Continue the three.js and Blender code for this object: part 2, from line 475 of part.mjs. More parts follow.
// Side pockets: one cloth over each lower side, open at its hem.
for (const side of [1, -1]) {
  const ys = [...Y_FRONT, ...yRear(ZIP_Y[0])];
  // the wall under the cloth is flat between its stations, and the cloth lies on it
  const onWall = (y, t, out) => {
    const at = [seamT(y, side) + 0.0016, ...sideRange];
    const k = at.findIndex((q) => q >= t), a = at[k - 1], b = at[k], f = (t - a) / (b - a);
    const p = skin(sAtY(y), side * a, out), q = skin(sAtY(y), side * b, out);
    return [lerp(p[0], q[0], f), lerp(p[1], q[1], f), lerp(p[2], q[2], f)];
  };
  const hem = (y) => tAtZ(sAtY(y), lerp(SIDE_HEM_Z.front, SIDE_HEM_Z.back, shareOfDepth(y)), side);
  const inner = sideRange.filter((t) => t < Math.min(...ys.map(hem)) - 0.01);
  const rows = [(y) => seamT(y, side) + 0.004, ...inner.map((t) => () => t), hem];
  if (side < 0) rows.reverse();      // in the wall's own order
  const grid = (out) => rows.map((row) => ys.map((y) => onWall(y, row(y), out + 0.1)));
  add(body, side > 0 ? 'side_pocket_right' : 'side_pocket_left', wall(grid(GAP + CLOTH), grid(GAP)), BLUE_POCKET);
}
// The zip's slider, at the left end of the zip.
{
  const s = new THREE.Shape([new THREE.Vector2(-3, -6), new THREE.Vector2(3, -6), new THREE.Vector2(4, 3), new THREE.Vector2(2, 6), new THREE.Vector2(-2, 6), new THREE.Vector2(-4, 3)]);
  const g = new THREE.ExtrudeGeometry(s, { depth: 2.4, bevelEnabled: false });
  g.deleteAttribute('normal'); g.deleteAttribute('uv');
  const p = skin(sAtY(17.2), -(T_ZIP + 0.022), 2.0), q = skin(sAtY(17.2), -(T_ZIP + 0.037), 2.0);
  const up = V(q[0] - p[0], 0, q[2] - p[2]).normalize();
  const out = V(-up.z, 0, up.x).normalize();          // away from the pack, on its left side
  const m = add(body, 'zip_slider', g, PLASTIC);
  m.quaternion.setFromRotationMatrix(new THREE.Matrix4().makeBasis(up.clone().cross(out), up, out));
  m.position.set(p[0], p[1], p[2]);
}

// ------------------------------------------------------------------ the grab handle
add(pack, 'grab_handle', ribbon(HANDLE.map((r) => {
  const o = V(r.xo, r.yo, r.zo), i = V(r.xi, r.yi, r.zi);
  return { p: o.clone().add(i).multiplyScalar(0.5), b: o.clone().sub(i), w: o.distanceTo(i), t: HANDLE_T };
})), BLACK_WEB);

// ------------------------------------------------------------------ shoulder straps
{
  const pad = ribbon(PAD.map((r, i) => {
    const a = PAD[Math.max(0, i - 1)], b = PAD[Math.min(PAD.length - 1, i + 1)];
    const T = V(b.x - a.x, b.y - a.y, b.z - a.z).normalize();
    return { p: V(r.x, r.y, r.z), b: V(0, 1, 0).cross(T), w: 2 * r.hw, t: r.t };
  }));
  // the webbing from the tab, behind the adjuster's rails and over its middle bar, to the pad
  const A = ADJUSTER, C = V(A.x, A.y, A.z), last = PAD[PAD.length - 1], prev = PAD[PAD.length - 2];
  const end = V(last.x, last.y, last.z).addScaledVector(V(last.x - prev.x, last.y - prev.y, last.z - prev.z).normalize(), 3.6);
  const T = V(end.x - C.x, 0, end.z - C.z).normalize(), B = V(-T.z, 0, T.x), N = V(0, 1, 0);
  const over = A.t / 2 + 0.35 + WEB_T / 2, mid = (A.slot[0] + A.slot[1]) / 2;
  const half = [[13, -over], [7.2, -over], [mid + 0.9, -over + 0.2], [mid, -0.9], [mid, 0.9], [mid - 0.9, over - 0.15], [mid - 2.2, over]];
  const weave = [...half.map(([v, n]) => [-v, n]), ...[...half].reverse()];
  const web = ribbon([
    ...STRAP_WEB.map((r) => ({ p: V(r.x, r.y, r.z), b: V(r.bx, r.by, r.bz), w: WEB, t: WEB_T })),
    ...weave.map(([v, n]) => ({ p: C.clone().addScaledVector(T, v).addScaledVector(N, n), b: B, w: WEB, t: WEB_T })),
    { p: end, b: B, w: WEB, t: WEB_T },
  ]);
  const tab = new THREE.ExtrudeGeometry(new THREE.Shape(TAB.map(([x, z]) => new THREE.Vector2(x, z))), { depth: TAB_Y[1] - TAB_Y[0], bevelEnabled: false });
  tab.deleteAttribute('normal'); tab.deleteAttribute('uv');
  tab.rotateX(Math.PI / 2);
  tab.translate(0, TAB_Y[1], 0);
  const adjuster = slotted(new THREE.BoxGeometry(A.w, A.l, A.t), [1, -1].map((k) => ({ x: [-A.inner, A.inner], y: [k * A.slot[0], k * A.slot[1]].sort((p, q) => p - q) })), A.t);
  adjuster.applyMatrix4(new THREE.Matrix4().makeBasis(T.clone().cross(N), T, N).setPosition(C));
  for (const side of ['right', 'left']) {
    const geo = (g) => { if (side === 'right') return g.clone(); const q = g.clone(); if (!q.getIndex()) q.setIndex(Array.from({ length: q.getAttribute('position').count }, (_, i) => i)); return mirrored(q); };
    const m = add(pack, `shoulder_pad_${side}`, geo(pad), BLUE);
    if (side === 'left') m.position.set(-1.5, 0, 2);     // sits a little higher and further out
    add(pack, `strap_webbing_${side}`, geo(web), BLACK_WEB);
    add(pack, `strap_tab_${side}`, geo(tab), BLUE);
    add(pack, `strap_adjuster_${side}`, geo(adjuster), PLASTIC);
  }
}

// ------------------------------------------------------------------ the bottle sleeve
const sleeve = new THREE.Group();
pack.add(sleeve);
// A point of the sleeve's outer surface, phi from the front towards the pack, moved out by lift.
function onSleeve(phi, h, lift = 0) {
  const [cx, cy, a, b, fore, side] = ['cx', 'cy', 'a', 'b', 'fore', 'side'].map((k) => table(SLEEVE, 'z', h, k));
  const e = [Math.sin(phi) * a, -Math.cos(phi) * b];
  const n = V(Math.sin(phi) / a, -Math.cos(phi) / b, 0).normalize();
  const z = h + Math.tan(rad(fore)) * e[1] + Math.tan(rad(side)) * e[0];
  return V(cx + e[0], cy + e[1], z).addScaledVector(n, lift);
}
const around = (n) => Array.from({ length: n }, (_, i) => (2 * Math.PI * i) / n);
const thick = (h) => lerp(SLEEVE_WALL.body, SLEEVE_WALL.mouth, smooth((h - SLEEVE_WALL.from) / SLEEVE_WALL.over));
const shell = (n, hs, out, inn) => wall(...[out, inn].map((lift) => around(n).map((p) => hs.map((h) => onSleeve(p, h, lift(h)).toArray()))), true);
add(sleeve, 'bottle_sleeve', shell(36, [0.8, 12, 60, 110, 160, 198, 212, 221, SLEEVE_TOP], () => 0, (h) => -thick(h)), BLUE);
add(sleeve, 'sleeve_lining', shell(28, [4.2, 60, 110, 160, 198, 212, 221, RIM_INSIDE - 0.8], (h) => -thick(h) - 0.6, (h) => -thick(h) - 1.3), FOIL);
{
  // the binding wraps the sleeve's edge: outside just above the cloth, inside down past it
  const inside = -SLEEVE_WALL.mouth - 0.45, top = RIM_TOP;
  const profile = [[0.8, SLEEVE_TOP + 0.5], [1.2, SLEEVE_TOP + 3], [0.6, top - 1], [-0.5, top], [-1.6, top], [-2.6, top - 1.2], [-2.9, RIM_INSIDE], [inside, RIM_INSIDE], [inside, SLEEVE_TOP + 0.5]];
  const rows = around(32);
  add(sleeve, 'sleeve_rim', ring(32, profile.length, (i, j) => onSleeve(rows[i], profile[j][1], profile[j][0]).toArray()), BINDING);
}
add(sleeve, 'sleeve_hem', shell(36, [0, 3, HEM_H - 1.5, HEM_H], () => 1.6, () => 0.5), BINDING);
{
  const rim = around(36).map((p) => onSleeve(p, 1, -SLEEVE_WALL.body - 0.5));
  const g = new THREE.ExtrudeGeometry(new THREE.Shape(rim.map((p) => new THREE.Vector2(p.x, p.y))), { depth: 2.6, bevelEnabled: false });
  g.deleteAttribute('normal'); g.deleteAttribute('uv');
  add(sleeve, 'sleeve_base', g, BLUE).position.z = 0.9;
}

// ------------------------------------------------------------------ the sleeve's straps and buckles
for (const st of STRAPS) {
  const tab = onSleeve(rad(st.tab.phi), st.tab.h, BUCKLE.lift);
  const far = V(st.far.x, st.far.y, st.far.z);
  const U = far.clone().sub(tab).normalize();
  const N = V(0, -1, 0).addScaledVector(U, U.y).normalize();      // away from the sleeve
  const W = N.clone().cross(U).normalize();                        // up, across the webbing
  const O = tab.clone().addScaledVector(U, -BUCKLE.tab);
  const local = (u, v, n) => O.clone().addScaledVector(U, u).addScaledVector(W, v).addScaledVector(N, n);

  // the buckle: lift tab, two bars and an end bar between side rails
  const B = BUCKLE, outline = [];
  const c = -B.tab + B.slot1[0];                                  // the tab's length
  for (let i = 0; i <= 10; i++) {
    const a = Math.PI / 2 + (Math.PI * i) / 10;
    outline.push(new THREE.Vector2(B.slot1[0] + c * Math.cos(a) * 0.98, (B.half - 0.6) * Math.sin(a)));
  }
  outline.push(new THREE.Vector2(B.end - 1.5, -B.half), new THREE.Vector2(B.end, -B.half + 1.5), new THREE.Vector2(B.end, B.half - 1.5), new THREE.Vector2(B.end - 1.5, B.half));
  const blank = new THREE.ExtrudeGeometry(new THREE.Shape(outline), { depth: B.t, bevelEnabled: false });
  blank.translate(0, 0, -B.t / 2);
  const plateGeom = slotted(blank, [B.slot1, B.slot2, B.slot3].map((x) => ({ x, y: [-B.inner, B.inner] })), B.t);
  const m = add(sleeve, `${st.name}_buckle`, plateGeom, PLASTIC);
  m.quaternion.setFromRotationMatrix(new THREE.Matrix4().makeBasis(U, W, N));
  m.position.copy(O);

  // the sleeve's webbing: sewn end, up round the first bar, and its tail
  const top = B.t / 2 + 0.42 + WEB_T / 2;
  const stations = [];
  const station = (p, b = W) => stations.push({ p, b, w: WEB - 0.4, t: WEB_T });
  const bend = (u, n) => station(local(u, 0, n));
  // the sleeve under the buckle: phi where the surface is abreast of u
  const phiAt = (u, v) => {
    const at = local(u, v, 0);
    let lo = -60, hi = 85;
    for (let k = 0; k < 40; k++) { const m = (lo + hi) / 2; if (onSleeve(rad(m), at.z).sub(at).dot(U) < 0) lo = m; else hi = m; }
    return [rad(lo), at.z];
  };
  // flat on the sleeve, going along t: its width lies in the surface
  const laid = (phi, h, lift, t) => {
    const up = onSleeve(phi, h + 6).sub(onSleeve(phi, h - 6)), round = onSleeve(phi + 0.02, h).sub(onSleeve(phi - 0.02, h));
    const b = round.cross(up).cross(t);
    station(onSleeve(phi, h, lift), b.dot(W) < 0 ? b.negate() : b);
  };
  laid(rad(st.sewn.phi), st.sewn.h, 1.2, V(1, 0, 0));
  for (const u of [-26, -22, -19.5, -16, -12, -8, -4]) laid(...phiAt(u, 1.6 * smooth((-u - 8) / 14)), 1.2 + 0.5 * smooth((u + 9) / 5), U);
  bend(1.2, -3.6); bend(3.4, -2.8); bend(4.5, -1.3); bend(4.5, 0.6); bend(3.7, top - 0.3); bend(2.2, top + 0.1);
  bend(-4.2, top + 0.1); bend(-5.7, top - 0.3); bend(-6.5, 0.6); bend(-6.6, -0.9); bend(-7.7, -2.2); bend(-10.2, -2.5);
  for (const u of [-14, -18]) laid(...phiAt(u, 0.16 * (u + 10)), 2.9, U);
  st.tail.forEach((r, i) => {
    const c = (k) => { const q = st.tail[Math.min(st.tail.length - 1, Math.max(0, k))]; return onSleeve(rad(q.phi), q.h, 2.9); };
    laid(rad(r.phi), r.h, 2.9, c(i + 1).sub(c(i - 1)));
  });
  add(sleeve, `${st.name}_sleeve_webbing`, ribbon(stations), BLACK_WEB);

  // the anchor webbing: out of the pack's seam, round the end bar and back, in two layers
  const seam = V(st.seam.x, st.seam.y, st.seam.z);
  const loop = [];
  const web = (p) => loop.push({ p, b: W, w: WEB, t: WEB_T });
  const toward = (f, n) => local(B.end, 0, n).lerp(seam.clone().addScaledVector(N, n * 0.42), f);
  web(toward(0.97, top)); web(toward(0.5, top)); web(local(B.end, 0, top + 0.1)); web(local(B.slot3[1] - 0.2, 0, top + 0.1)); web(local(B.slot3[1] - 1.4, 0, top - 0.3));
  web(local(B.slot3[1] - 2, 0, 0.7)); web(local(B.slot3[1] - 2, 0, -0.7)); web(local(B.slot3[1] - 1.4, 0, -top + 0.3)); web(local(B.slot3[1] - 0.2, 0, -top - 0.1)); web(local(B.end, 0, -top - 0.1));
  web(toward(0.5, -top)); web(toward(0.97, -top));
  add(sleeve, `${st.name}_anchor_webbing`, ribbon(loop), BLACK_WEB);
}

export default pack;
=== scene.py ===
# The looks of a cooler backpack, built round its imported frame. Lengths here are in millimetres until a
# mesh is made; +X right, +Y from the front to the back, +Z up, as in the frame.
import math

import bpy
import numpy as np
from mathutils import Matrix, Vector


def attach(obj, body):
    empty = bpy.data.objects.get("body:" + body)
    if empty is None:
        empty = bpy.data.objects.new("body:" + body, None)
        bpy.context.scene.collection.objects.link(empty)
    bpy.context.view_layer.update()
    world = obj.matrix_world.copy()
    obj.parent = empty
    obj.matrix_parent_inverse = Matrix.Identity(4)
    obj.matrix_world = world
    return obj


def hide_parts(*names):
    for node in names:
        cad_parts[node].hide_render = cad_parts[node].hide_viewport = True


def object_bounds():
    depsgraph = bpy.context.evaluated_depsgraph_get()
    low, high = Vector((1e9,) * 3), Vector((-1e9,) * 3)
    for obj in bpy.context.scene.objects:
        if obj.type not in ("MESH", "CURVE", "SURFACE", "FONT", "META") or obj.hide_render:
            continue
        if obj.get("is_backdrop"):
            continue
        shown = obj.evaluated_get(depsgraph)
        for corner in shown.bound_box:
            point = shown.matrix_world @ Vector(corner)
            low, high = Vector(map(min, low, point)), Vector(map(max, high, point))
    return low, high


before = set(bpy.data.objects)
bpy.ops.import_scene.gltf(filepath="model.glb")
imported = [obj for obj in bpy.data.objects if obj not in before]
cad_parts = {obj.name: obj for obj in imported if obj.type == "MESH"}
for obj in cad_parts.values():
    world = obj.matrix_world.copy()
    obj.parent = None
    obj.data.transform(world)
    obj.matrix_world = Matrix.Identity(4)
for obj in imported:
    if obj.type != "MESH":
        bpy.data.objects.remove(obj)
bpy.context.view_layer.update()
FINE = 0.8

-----

## CHALLENGE
Return exactly the lines above from the line that has "in two layers" through the line that has "for node in", inclusive, and nothing else.

## ANSWER FOR THE TASK
  // the anchor webbing: out of the pack's seam, round the end bar and back, in two layers
  const seam = V(st.seam.x, st.seam.y, st.seam.z);
  const loop = [];
  const web = (p) => loop.push({ p, b: W, w: WEB, t: WEB_T });
  const toward = (f, n) => local(B.end, 0, n).lerp(seam.clone().addScaledVector(N, n * 0.42), f);
  web(toward(0.97, top)); web(toward(0.5, top)); web(local(B.end, 0, top + 0.1)); web(local(B.slot3[1] - 0.2, 0, top + 0.1)); web(local(B.slot3[1] - 1.4, 0, top - 0.3));
  web(local(B.slot3[1] - 2, 0, 0.7)); web(local(B.slot3[1] - 2, 0, -0.7)); web(local(B.slot3[1] - 1.4, 0, -top + 0.3)); web(local(B.slot3[1] - 0.2, 0, -top - 0.1)); web(local(B.end, 0, -top - 0.1));
  web(toward(0.5, -top)); web(toward(0.97, -top));
  add(sleeve, `${st.name}_anchor_webbing`, ribbon(loop), BLACK_WEB);
}

export default pack;
=== scene.py ===
# The looks of a cooler backpack, built round its imported frame. Lengths here are in millimetres until a
# mesh is made; +X right, +Y from the front to the back, +Z up, as in the frame.
import math

import bpy
import numpy as np
from mathutils import Matrix, Vector


def attach(obj, body):
    empty = bpy.data.objects.get("body:" + body)
    if empty is None:
        empty = bpy.data.objects.new("body:" + body, None)
        bpy.context.scene.collection.objects.link(empty)
    bpy.context.view_layer.update()
    world = obj.matrix_world.copy()
    obj.parent = empty
    obj.matrix_parent_inverse = Matrix.Identity(4)
    obj.matrix_world = world
    return obj


def hide_parts(*names):
    for node in names:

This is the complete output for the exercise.